**WRITTEN INSTRUCTION**
Write out the whole listing word for word.

◇ ◇ ◇

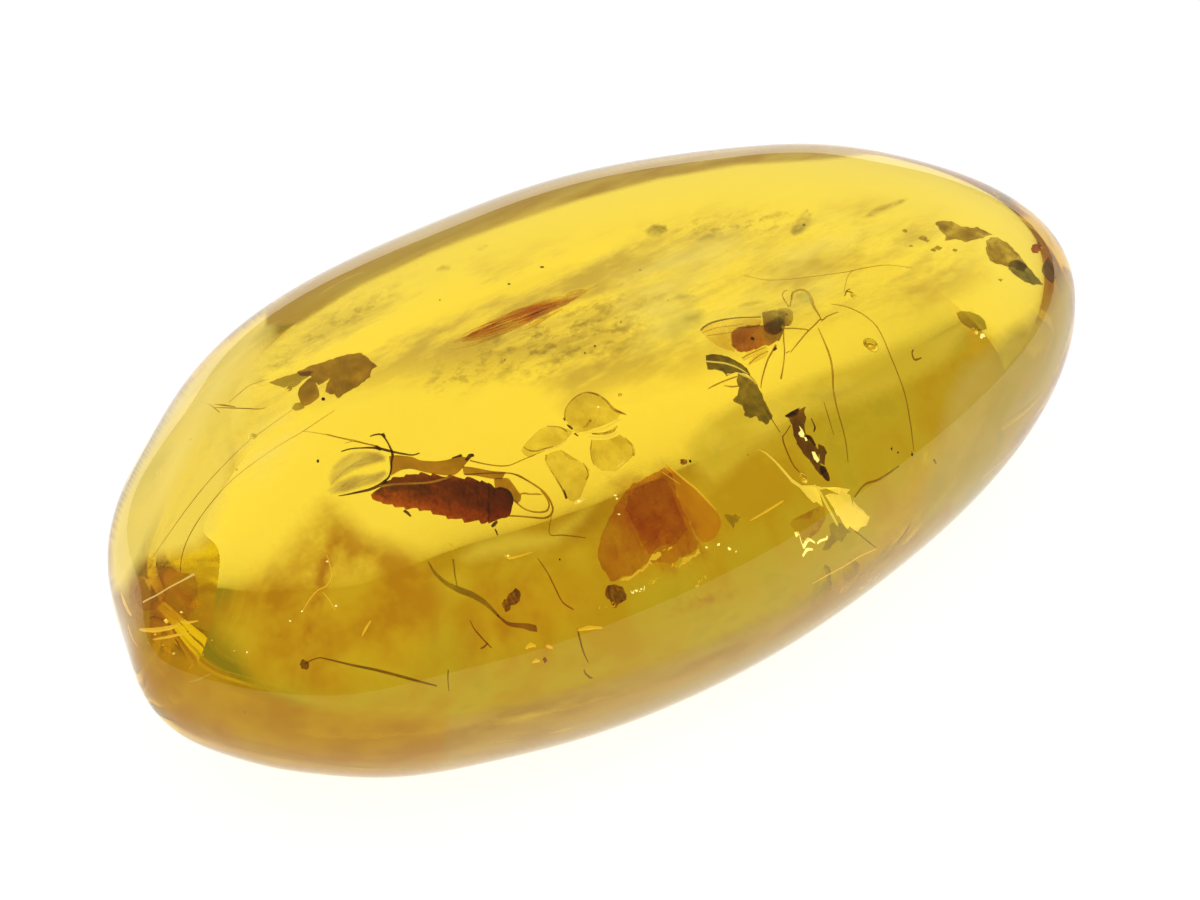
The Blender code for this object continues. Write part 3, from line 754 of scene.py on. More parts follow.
bm = bmesh.new()
add_traces(bm, 0.58,
    (((702, 333), (716, 328), (730, 326), (744, 324)), (0.9, 0.9, 0.7)),
    (((706, 336), (720, 334), (734, 332)), (0.9, 0.9, 0.7)),
    (((742, 358), (752, 353), (766, 347)), (0.9, 0.9, 0.7)),
    (((749, 364), (757, 357), (768, 351)), (0.9, 0.9, 0.7)))
add_piece("fly_wing_veins", bm, HAIR, "fly")


# --- The slim insect ---

SLIM = mottled("dull_brown_chitin", 0.3, ((0.3, "#7A5834"), (0.5, "#94703C"), (0.7, "#B89458")), 0.35,
    bump=0.02, clear=0.85, inside=(0.4, "#A87038"))
bm = bmesh.new()
add_form(bm, ((786, 417, 806, 406), (788.5, 419, 805.5, 414), (790, 423, 806, 420.5),
    (791.5, 428, 805, 427), (793.6, 433.5, 807, 434.5), (796.5, 440, 811.5, 438.5),
    (799, 446, 815.5, 444.5), (803, 453.5, 818.5, 449.5), (808, 458.5, 820, 457), (811.5, 464, 821, 463.5),
    (815, 469.8, 825.5, 467.5), (819.5, 474, 827.5, 471)), (0.6, 0.9, 0.8, 0.7), sides=18, steps=5,
    ripple=0.1, ripples=8, grain=0.06)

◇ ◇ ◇

**TASK SOLUTION**
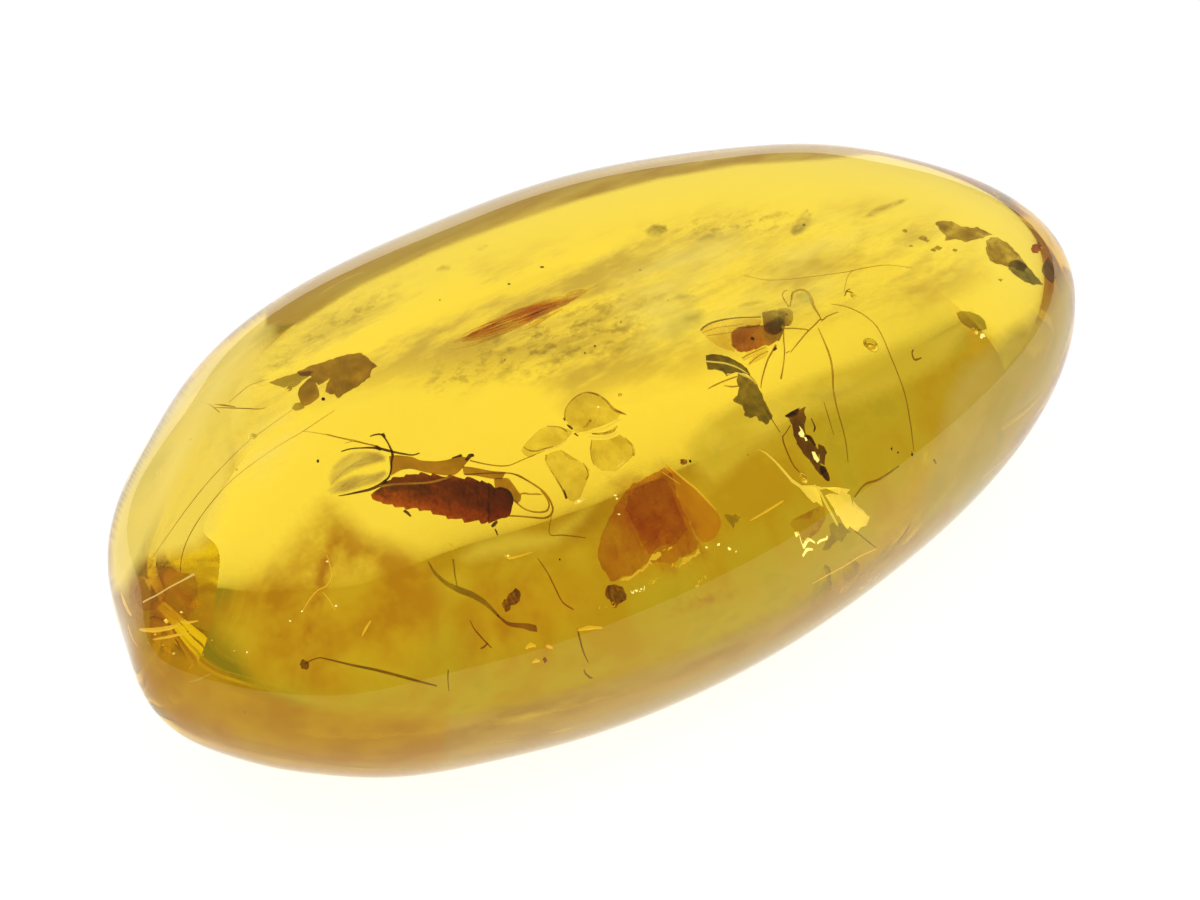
The Blender code for this object continues. Write part 3, from line 754 of scene.py on. More parts follow.
bm = bmesh.new()
add_traces(bm, 0.58,
    (((702, 333), (716, 328), (730, 326), (744, 324)), (0.9, 0.9, 0.7)),
    (((706, 336), (720, 334), (734, 332)), (0.9, 0.9, 0.7)),
    (((742, 358), (752, 353), (766, 347)), (0.9, 0.9, 0.7)),
    (((749, 364), (757, 357), (768, 351)), (0.9, 0.9, 0.7)))
add_piece("fly_wing_veins", bm, HAIR, "fly")


# --- The slim insect ---

SLIM = mottled("dull_brown_chitin", 0.3, ((0.3, "#7A5834"), (0.5, "#94703C"), (0.7, "#B89458")), 0.35,
    bump=0.02, clear=0.85, inside=(0.4, "#A87038"))
bm = bmesh.new()
add_form(bm, ((786, 417, 806, 406), (788.5, 419, 805.5, 414), (790, 423, 806, 420.5),
    (791.5, 428, 805, 427), (793.6, 433.5, 807, 434.5), (796.5, 440, 811.5, 438.5),
    (799, 446, 815.5, 444.5), (803, 453.5, 818.5, 449.5), (808, 458.5, 820, 457), (811.5, 464, 821, 463.5),
    (815, 469.8, 825.5, 467.5), (819.5, 474, 827.5, 471)), (0.6, 0.9, 0.8, 0.7), sides=18, steps=5,
    ripple=0.1, ripples=8, grain=0.06)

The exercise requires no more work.